In 2019, Kasey Roberts took six weeks of leave to undergo and recover from an emergency appendectomy, after notifying his supervisor via Facebook Messenger. A few days after returning, Roberts was hospitalized for a post-surgical infection. He again sent his supervisor several Facebook messages notifying of his absences.
After Roberts missed three more weeks of work, his employer fired him for job abandonment, claiming that all of his absences were unexcused since the call-in line, and not Facebook Messenger, was its "usual and customary" system for medical leave notice.
The 4th Circuit Court of Appeals disagreed, holding that because management had previously used Facebook Messenger to communicate with Roberts during and about his medical absences, it was reasonable for him to assume that it permissible for him to use it to report FMLA-protected absences.
"'Usual and customary' procedures include any method that an employer has, by informal practice or course of dealing with the employee, regularly accepted, along with those in the employer's written attendance policy," the Court wrote.
What's the takeaway here? Policies aren't worth the paper on which they are written if you don't follow them. The FMLA's regulations require an employee to comply with an employer's "usual and customary notice and procedural requirements for requesting leave" for the leave to be FMLA-protected. "Usual and customary" may be limited to the letter of an employer's policy, but only if the employer follows its policy to the letter.
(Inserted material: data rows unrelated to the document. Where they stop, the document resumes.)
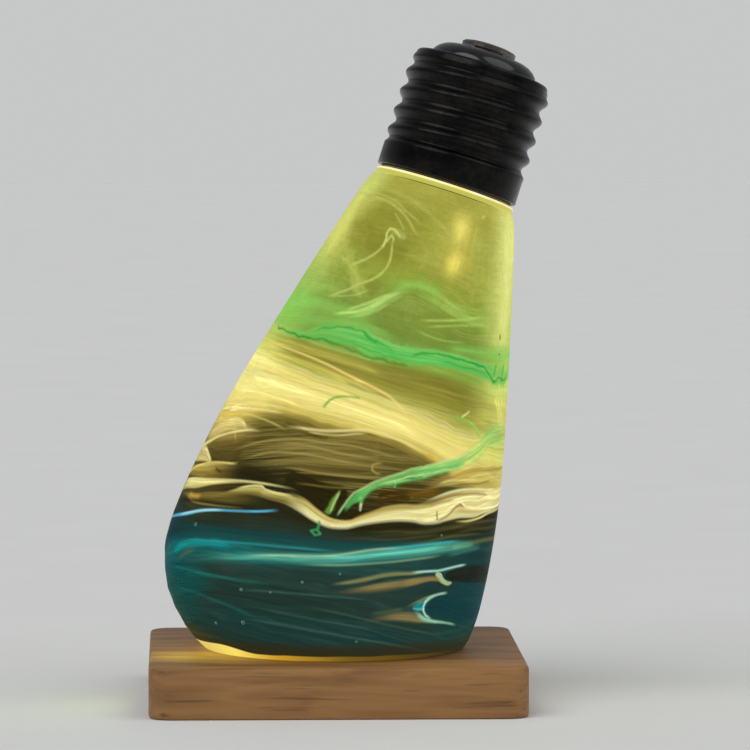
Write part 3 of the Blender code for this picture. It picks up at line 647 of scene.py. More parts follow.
def paint_band(stroke, sheaf, sheet):
    middle = [(-0.95, 33.6), (-0.85, 34), (-0.7, 33.2), (-0.6, 32.2), (-0.4, 31.6), (-0.2, 32.1), (0, 32),
            (0.1, 31.9), (0.2, 31), (0.4, 30.4), (0.6, 30), (0.75, 30.2), (0.84, 30.9), (0.92, 30),
            (1.05, 28)]
    widths = [0.4, 0.9, 2.6, 4, 5, 5, 3.8, 3.6, 3.6, 3.2, 3, 3.2, 3.6, 4, 3.6]
    stroke([(0, 33), (0.3, 32.3), (0.6, 31.9), (0.8, 32.2)], 4, (128, 176, 74), 0.7, 0)
    stroke([(-0.9, 31), (-0.6, 30.2), (-0.3, 29.6), (0, 30)], 4, (134, 200, 92), 0.55, 0, streaks=0.5)
    stroke(middle, widths, (112, 188, 86), 0.9, 0.45, rough=0.35, streaks=0.3, fade=0.03, raised=0.15)
    sheaf([(-0.7, 33), (-0.4, 30.2), (0, 30.8), (0.4, 29.4), (0.97, 28.2)], [(-0.8, 34), (-0.4, 33.4),
            (0, 33.2), (0.4, 31.6), (0.97, 31)], 34, 0.55, [(52, 172, 70), (150, 212, 114)], 0.7)
    stroke([(-0.75, 34.6), (-0.5, 34.7), (-0.15, 34.5), (0, 34)], 2, (160, 196, 96), 0.6, 0)
    edge = (30, 146, 52)
    stroke([(-0.97, 33.5), (-0.85, 34), (-0.72, 34.1), (-0.6, 33.7), (-0.4, 33.9), (-0.2, 34.2),
            (-0.1, 33.8), (0.04, 33.8), (0.12, 33.2)], 0.6, edge, 0.9, 0.3, rough=0.4, wiggle=0.22,
            fade=0.06)
    stroke([(0.08, 32), (0.2, 30.5), (0.35, 29.8), (0.5, 29.6), (0.7, 29.5), (0.78, 30.3), (0.84, 31.5),
            (0.88, 30.2), (0.93, 30.6), (0.97, 29)], 0.6, edge, 0.9, 0.3, rough=0.4, wiggle=0.12,
            fade=0.06)
    stroke([(-0.72, 33), (-0.6, 31.3), (-0.5, 30.5), (-0.38, 30.1), (-0.27, 30.7), (-0.12, 31.5),
            (0, 32.3)], 0.5, (44, 160, 62), 0.8, 0.2, rough=0.4, wiggle=0.2)
    stroke([(-0.55, 32.3), (-0.35, 32.7), (-0.15, 33), (0.1, 32.6)], 0.45, (60, 172, 70), 0.7, 0.2,
            wiggle=0.2)
    stroke([(-0.34, 29.9), (-0.28, 30.9), (-0.17, 31.8)], 0.5, (44, 160, 62), 0.7, 0.2, wiggle=0.1)
    stroke([(0.3, 30.9), (0.5, 30.8), (0.7, 30.5), (0.8, 31.2)], 0.45, (44, 160, 62), 0.6, 0.2,
            wiggle=0.15)
    stroke([(0.82, 31), (0.84, 29.2), (0.85, 27.8)], 0.9, (56, 166, 66), 0.7, 0.2, rough=0.4, wiggle=0.1)
    stroke([(0.9, 31.4), (0.91, 29.6), (0.93, 27.5)], 0.9, (56, 166, 66), 0.7, 0.2, rough=0.4, wiggle=0.1)


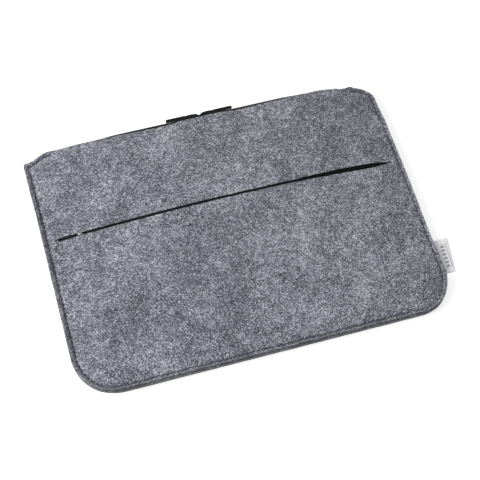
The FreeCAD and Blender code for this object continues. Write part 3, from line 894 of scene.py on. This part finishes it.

If it deviates from the policy (or permits supervisors or managers to do so), then it has established a new and different benchmark of "usual and customary" to follow.
In this case, the employer allowed Facebook Messenger to become a "usual and customary" method of reporting absences even though its call-in policy said something different. If you don't want your employees to operate outside the four corners of your call-in policy, then train your supervisors and managers to accept only that which the policy requires when employees miss work.